## Instructions for the task
Reproduce each of the lines word for word.

## Information shown

* start *

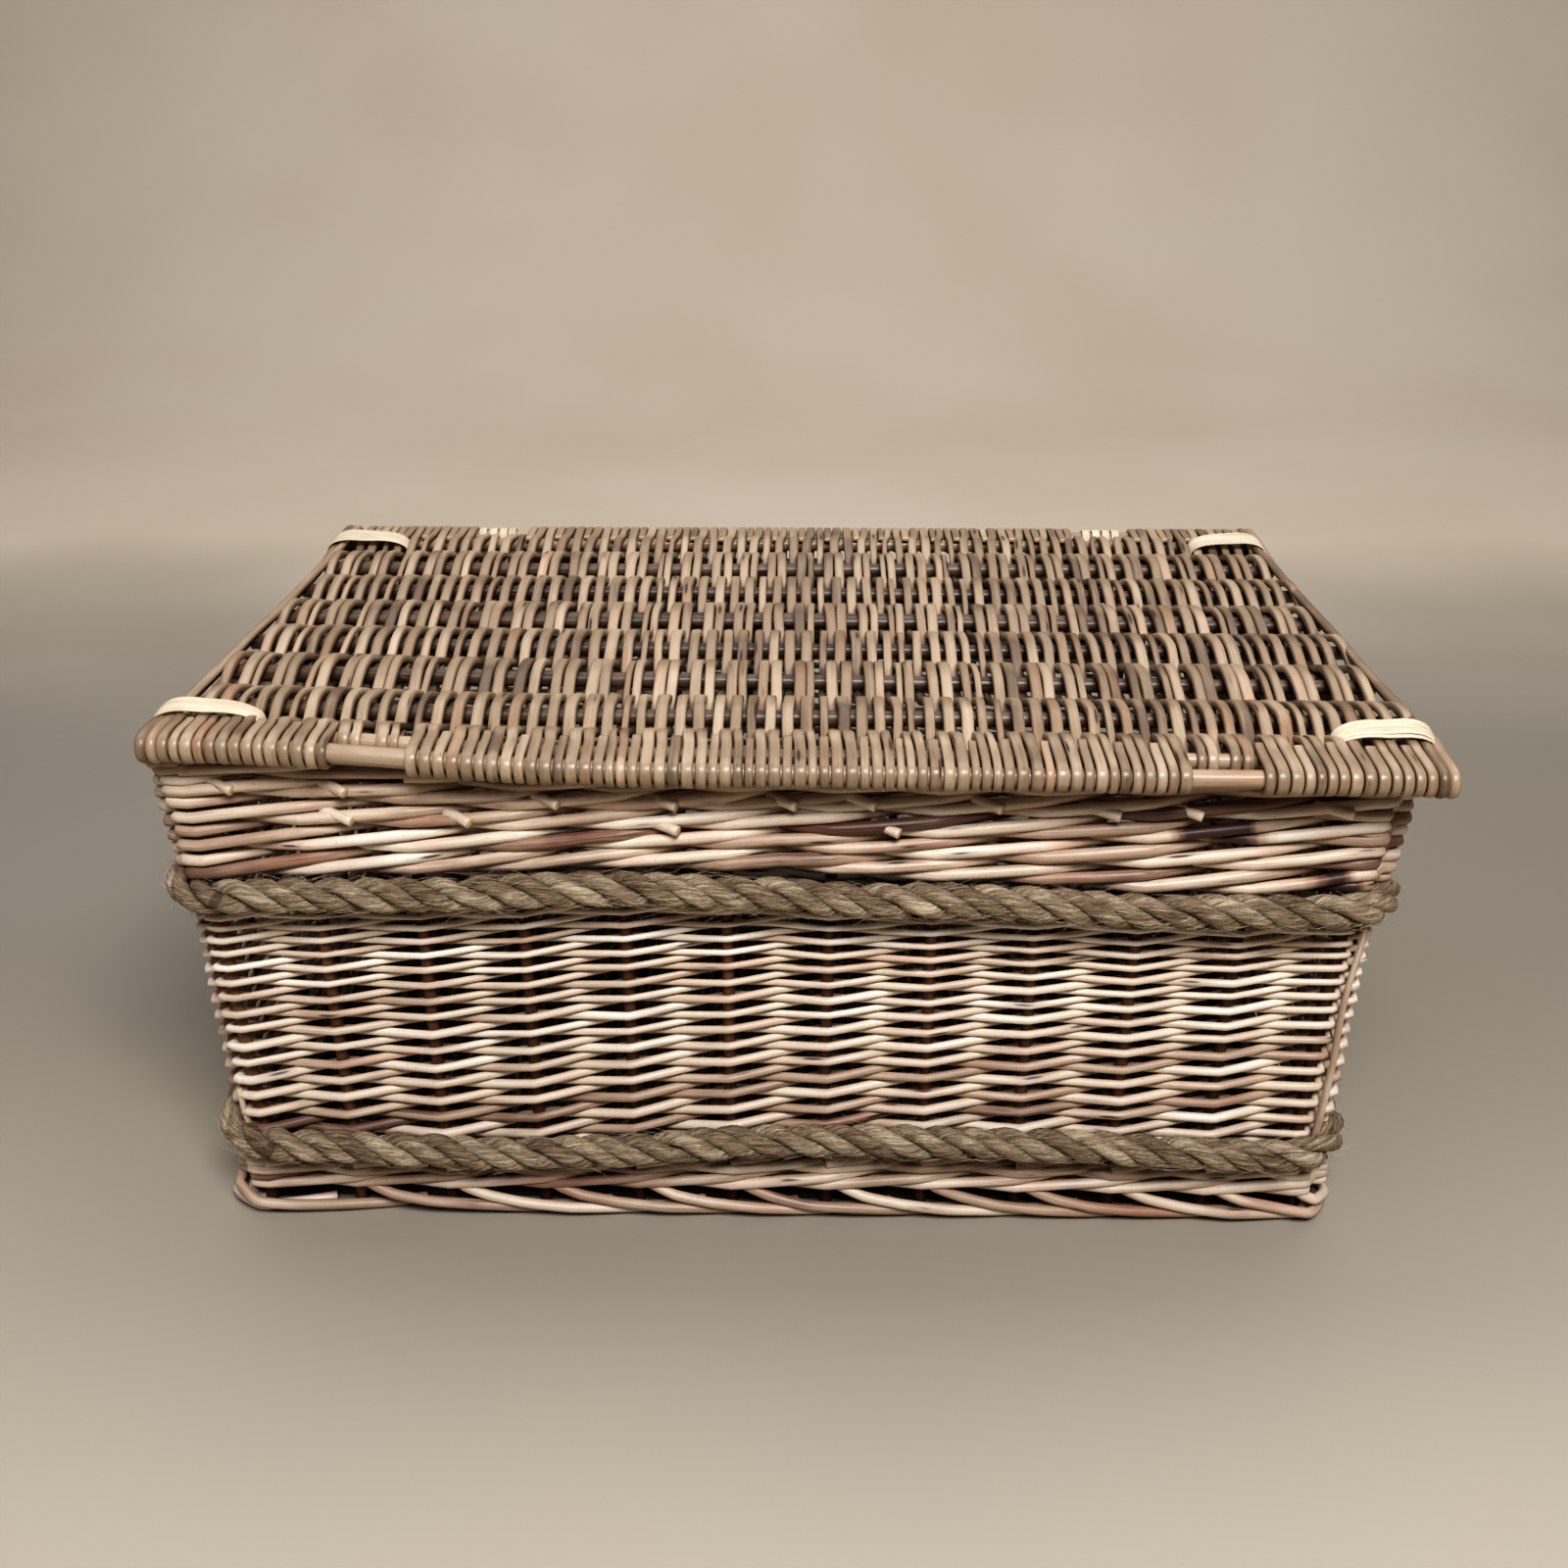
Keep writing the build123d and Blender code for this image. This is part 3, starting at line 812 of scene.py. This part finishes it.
def make_rope(name, node, shift):
    """Three strands laid together, each of many yarns, with loose fibres standing off them."""
    low, high = corners_of(node)
    radius = (high[2] - low[2]) / 2
    route, outward = rounded_route(low, high, radius, ROPE_BEND_R, 0.0040)
    length = np.linalg.norm(np.roll(route, -1, 0) - route, axis=1)
    s = np.concatenate([[0], np.cumsum(length)[:-1]])
    total = length.sum()
    phase = 2 * math.pi * s / total
    z = (low[2] + high[2]) / 2 + 0.0016 * np.sin(5 * phase + shift)
    z = z + 0.0011 * np.sin(11 * phase + 2 * shift)
    hug = 1 - ROPE_HUG / HALF_X
    centre = settle_basket(np.column_stack([MIDDLE_X + (route[:, 0] - MIDDLE_X) * hug, route[:, 1], z]))
    out = np.column_stack([outward, 0 * z])
    up = np.array([0, 0, 1.0])
    turns = round(total / ROPE_LAY)
    radius *= 0.985
    strand_r = radius / 2.155
    offset = radius - strand_r
    rods = Rods()
    for strand in range(3):
        uneven = 0.22 * np.sin(7 * phase + strand * 2 + shift)
        angle = -(turns * phase + uneven + strand * 2 * math.pi / 3)
        points = centre + offset * (np.cos(angle)[:, None] * out + np.sin(angle)[:, None] * up)
        swell = 1.03 + 0.03 * np.sin(23 * phase + strand)
        rods.add(points, strand_r * swell, out, tone=0.6 + 0.04 * strand, sides=28, closed=True,
                 ripple=(9, 0.11, 99.0))
    for _ in range(ROPE_HAIRS):
        i = rng.integers(len(s))
        around = rng.uniform(-1.9, 1.9)
        side = math.cos(around) * out[i] + math.sin(around) * up
        ahead = np.array([-out[i][1], out[i][0], 0]) * rng.choice([-1, 1])
        start = centre[i] + side * radius * 0.93
        reach = rng.uniform(0.006, 0.020)
        bend = rng.normal(0, 0.35, 3)
        lift = abs(rng.normal(0.12, 0.12))
        t = np.linspace(0, 1, 5)[:, None]
        hair = start + reach * t * ahead + reach * t**2 * (side * lift + bend * 0.5)
        hair = hair + 0.0012 * t * (1 - t) * side * 4
        rods.add(hair, np.linspace(0.00014, 0.00007, 5), side, tone=rng.uniform(0.80, 1.25), sides=3,
                 capped=False)
    rods.make(name, "basket", "jute_rope", JUTE, node)


# ---- basket: base and hinges ----
def make_base():
    """The base panel: rails and sticks along it, and rods woven across them. All of it has a low tone that
    is painted shade, keeping the basket's inside dark.
    """
    front_low, front_high = corners_of("base_front_rail")
    back_low, back_high = corners_of("base_back_rail")
    stick_low, stick_high = corners_of("base_sticks")
    z = (front_low[2] + front_high[2]) / 2
    rail_r = (front_high[2] - front_low[2]) / 2
    stick_r = (stick_high[2] - stick_low[2]) / 2
    rows = [(front_low[1] + rail_r, rail_r)]
    rows += [(y, stick_r) for y in np.linspace(stick_low[1] + stick_r, stick_high[1] - stick_r, 5)]
    rows += [(back_low[1] + rail_r, rail_r)]
    sticks = Rods()
    for y, r in rows:
        x = np.linspace(front_low[0], front_high[0], 12)
        points = np.column_stack([x, 0 * x + y, 0 * x + z])
        # painted shade: the base sticks and rails get a low tone so the inside stays dark
        sticks.add(points, r * 0.97, (0, 0, 1), tone=rng.normal(0.30, 0.08), sides=12)
    sticks.make("base_sticks_and_rails", "basket", "willow_side", BUFF,
                "base_front_rail", "base_back_rail", "base_sticks")
    weave = Rods()
    r = BASE_ROD_R
    panel_low, panel_high = corners_of("base_weave")
    for i, x in enumerate(np.linspace(panel_low[0] + r, panel_high[0] - r, BASE_RODS)):
        side = 1 if i % 2 else -1
        anchors = [[x, panel_low[1] + 0.001, z + side * rail_r * 0.4]]
        for row, (y, stick) in enumerate(rows):
            level = side * (1 if row % 2 else -1)
            anchors.append([x + rng.normal(0, 0.0005), y, z + level * (stick + r * 0.9)])
        anchors.append([x, panel_high[1] - 0.001, z])
        points, _ = flowing(anchors, stiffness=0.8, steps=6)
        # painted shade: the base rods get a low tone so the inside stays dark
        weave.add(points, r * rng.normal(1.25, 0.08), (1, 0, 0), thick=r, tone=rng.normal(0.25, 0.09),
                  warm=rng.uniform(0, 1), sides=7)
    weave.make("base_cross_weave", "basket", "willow_side", BUFF, "base_weave")


def make_hinge_loop(side):
    """Turns of split cane round the lid's bare back rail and the rim's outer rods."""
    low, high = corners_of(f"hinge_loop_{side}")
    middle_x = (low[0] + high[0]) / 2
    width = (high[0] - low[0] - (HINGE_TURNS - 1) * HINGE_PITCH) / 2
    reach_r = high[2] - LID_Z
    thick = 0.0007
    centre_r = reach_r - thick
    down = np.array([-math.sin(HINGE_LEAN), -math.cos(HINGE_LEAN)])
    out = np.array([math.cos(HINGE_LEAN), -math.sin(HINGE_LEAN)])
    rods = Rods()
    for turn in range(HINGE_TURNS):
        x = middle_x + (turn - (HINGE_TURNS - 1) / 2) * HINGE_PITCH + rng.normal(0, 0.0004)
        yz = []
        for start, centre in ((-90, 0 * down), (90, HINGE_REACH * down)):
            for a in np.radians(np.linspace(start, start + 180, 13)):
                yz.append(centre + centre_r * (math.sin(a) * out - math.cos(a) * down))
        yz = np.array(yz) + [LID_BACK, LID_Z]
        points = np.column_stack([np.full(len(yz), x), yz])
        rods.add(points, width, (1, 0, 0), thick=thick, tone=rng.normal(0.55, 0.06), sides=12, square=4.0,
                 closed=True)
    rods.make(f"hinge_cane_{side}", "basket", "cane", CANE, f"hinge_loop_{side}")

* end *

## Solved exercise
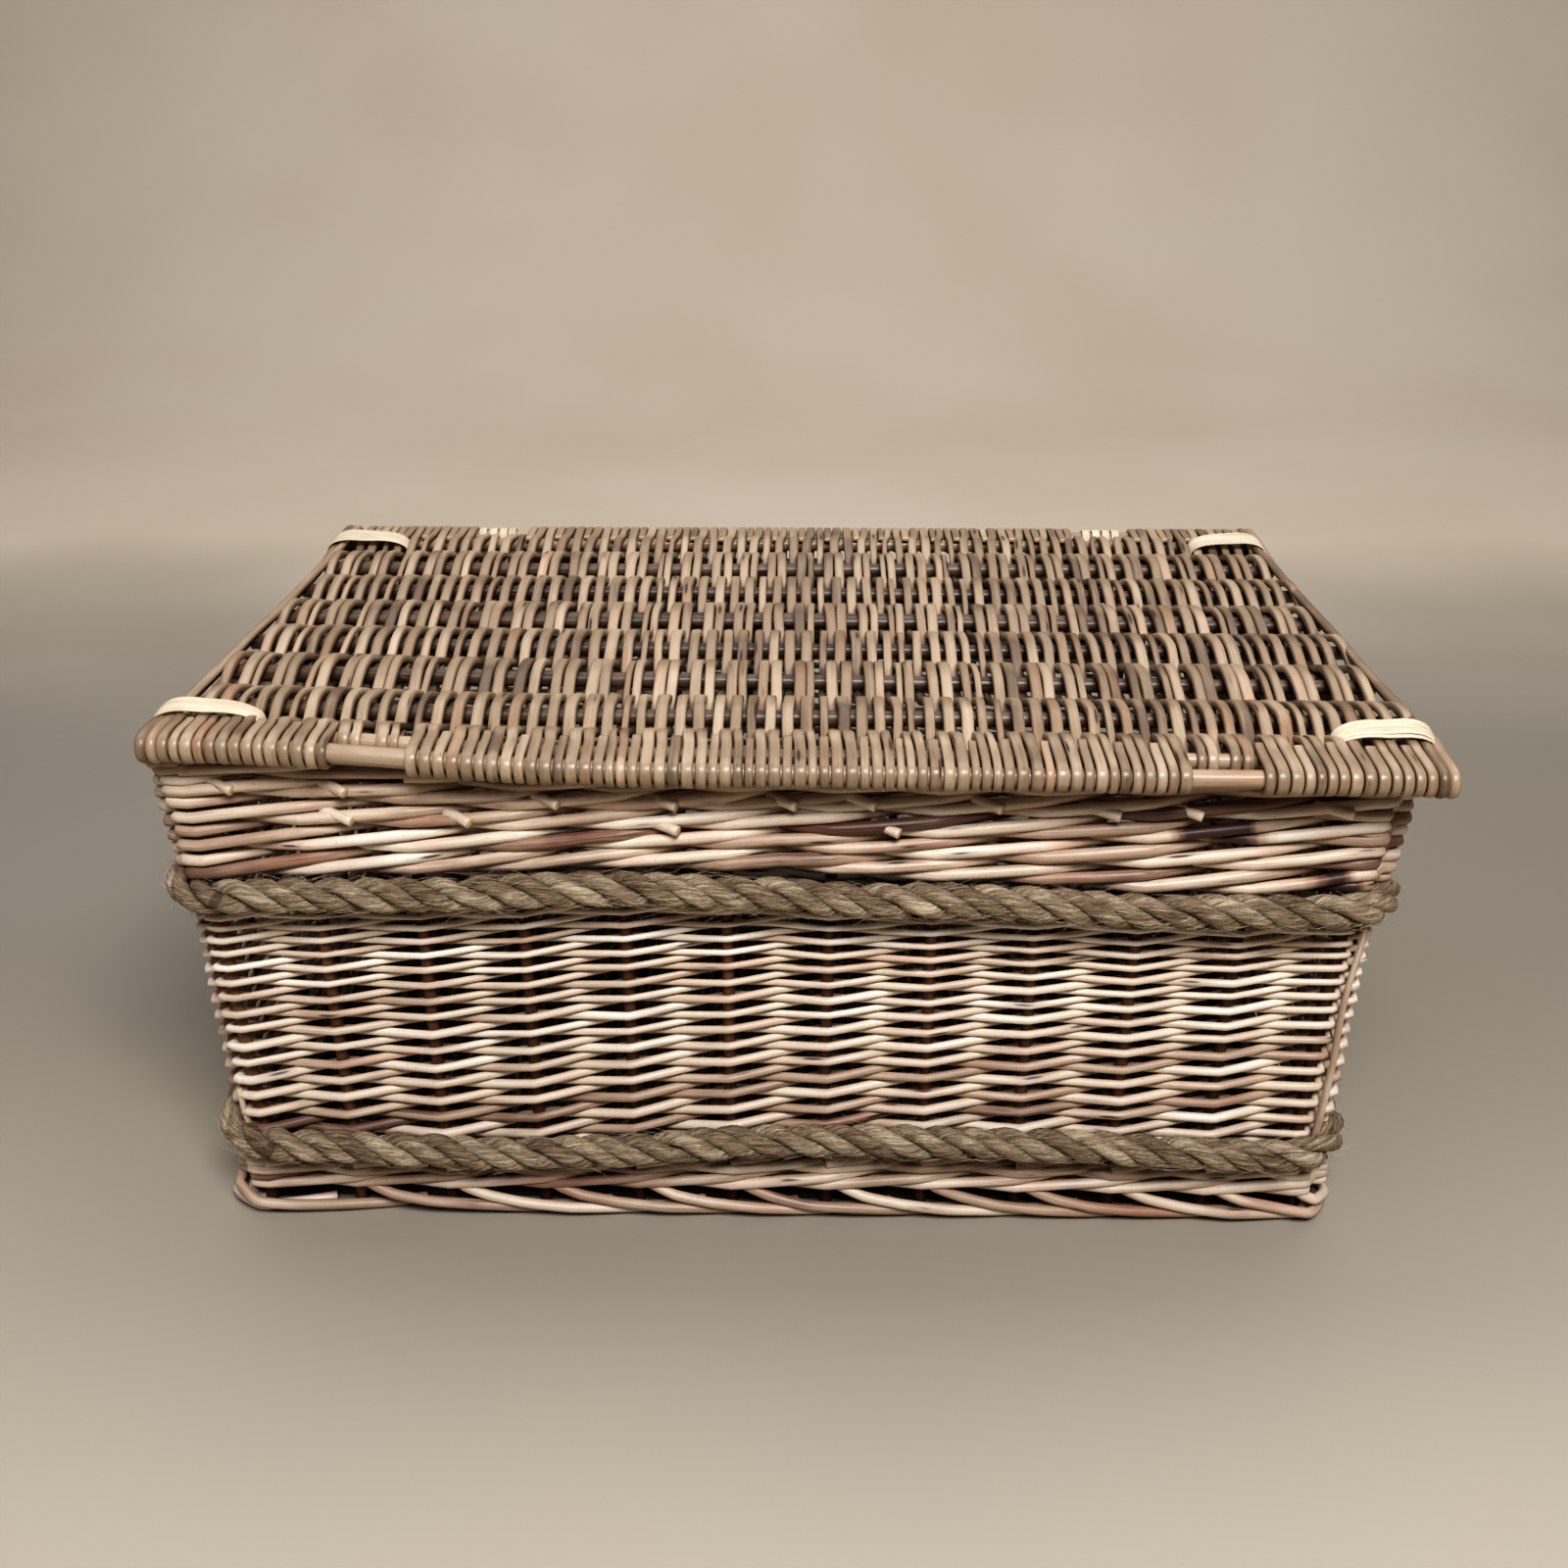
Keep writing the build123d and Blender code for this image. This is part 3, starting at line 812 of scene.py. This part finishes it.
def make_rope(name, node, shift):
    """Three strands laid together, each of many yarns, with loose fibres standing off them."""
    low, high = corners_of(node)
    radius = (high[2] - low[2]) / 2
    route, outward = rounded_route(low, high, radius, ROPE_BEND_R, 0.0040)
    length = np.linalg.norm(np.roll(route, -1, 0) - route, axis=1)
    s = np.concatenate([[0], np.cumsum(length)[:-1]])
    total = length.sum()
    phase = 2 * math.pi * s / total
    z = (low[2] + high[2]) / 2 + 0.0016 * np.sin(5 * phase + shift)
    z = z + 0.0011 * np.sin(11 * phase + 2 * shift)
    hug = 1 - ROPE_HUG / HALF_X
    centre = settle_basket(np.column_stack([MIDDLE_X + (route[:, 0] - MIDDLE_X) * hug, route[:, 1], z]))
    out = np.column_stack([outward, 0 * z])
    up = np.array([0, 0, 1.0])
    turns = round(total / ROPE_LAY)
    radius *= 0.985
    strand_r = radius / 2.155
    offset = radius - strand_r
    rods = Rods()
    for strand in range(3):
        uneven = 0.22 * np.sin(7 * phase + strand * 2 + shift)
        angle = -(turns * phase + uneven + strand * 2 * math.pi / 3)
        points = centre + offset * (np.cos(angle)[:, None] * out + np.sin(angle)[:, None] * up)
        swell = 1.03 + 0.03 * np.sin(23 * phase + strand)
        rods.add(points, strand_r * swell, out, tone=0.6 + 0.04 * strand, sides=28, closed=True,
                 ripple=(9, 0.11, 99.0))
    for _ in range(ROPE_HAIRS):
        i = rng.integers(len(s))
        around = rng.uniform(-1.9, 1.9)
        side = math.cos(around) * out[i] + math.sin(around) * up
        ahead = np.array([-out[i][1], out[i][0], 0]) * rng.choice([-1, 1])
        start = centre[i] + side * radius * 0.93
        reach = rng.uniform(0.006, 0.020)
        bend = rng.normal(0, 0.35, 3)
        lift = abs(rng.normal(0.12, 0.12))
        t = np.linspace(0, 1, 5)[:, None]
        hair = start + reach * t * ahead + reach * t**2 * (side * lift + bend * 0.5)
        hair = hair + 0.0012 * t * (1 - t) * side * 4
        rods.add(hair, np.linspace(0.00014, 0.00007, 5), side, tone=rng.uniform(0.80, 1.25), sides=3,
                 capped=False)
    rods.make(name, "basket", "jute_rope", JUTE, node)


# ---- basket: base and hinges ----
def make_base():
    """The base panel: rails and sticks along it, and rods woven across them. All of it has a low tone that
    is painted shade, keeping the basket's inside dark.
    """
    front_low, front_high = corners_of("base_front_rail")
    back_low, back_high = corners_of("base_back_rail")
    stick_low, stick_high = corners_of("base_sticks")
    z = (front_low[2] + front_high[2]) / 2
    rail_r = (front_high[2] - front_low[2]) / 2
    stick_r = (stick_high[2] - stick_low[2]) / 2
    rows = [(front_low[1] + rail_r, rail_r)]
    rows += [(y, stick_r) for y in np.linspace(stick_low[1] + stick_r, stick_high[1] - stick_r, 5)]
    rows += [(back_low[1] + rail_r, rail_r)]
    sticks = Rods()
    for y, r in rows:
        x = np.linspace(front_low[0], front_high[0], 12)
        points = np.column_stack([x, 0 * x + y, 0 * x + z])
        # painted shade: the base sticks and rails get a low tone so the inside stays dark
        sticks.add(points, r * 0.97, (0, 0, 1), tone=rng.normal(0.30, 0.08), sides=12)
    sticks.make("base_sticks_and_rails", "basket", "willow_side", BUFF,
                "base_front_rail", "base_back_rail", "base_sticks")
    weave = Rods()
    r = BASE_ROD_R
    panel_low, panel_high = corners_of("base_weave")
    for i, x in enumerate(np.linspace(panel_low[0] + r, panel_high[0] - r, BASE_RODS)):
        side = 1 if i % 2 else -1
        anchors = [[x, panel_low[1] + 0.001, z + side * rail_r * 0.4]]
        for row, (y, stick) in enumerate(rows):
            level = side * (1 if row % 2 else -1)
            anchors.append([x + rng.normal(0, 0.0005), y, z + level * (stick + r * 0.9)])
        anchors.append([x, panel_high[1] - 0.001, z])
        points, _ = flowing(anchors, stiffness=0.8, steps=6)
        # painted shade: the base rods get a low tone so the inside stays dark
        weave.add(points, r * rng.normal(1.25, 0.08), (1, 0, 0), thick=r, tone=rng.normal(0.25, 0.09),
                  warm=rng.uniform(0, 1), sides=7)
    weave.make("base_cross_weave", "basket", "willow_side", BUFF, "base_weave")


def make_hinge_loop(side):
    """Turns of split cane round the lid's bare back rail and the rim's outer rods."""
    low, high = corners_of(f"hinge_loop_{side}")
    middle_x = (low[0] + high[0]) / 2
    width = (high[0] - low[0] - (HINGE_TURNS - 1) * HINGE_PITCH) / 2
    reach_r = high[2] - LID_Z
    thick = 0.0007
    centre_r = reach_r - thick
    down = np.array([-math.sin(HINGE_LEAN), -math.cos(HINGE_LEAN)])
    out = np.array([math.cos(HINGE_LEAN), -math.sin(HINGE_LEAN)])
    rods = Rods()
    for turn in range(HINGE_TURNS):
        x = middle_x + (turn - (HINGE_TURNS - 1) / 2) * HINGE_PITCH + rng.normal(0, 0.0004)
        yz = []
        for start, centre in ((-90, 0 * down), (90, HINGE_REACH * down)):
            for a in np.radians(np.linspace(start, start + 180, 13)):
                yz.append(centre + centre_r * (math.sin(a) * out - math.cos(a) * down))
        yz = np.array(yz) + [LID_BACK, LID_Z]
        points = np.column_stack([np.full(len(yz), x), yz])
        rods.add(points, width, (1, 0, 0), thick=thick, tone=rng.normal(0.55, 0.06), sides=12, square=4.0,
                 closed=True)
    rods.make(f"hinge_cane_{side}", "basket", "cane", CANE, f"hinge_loop_{side}")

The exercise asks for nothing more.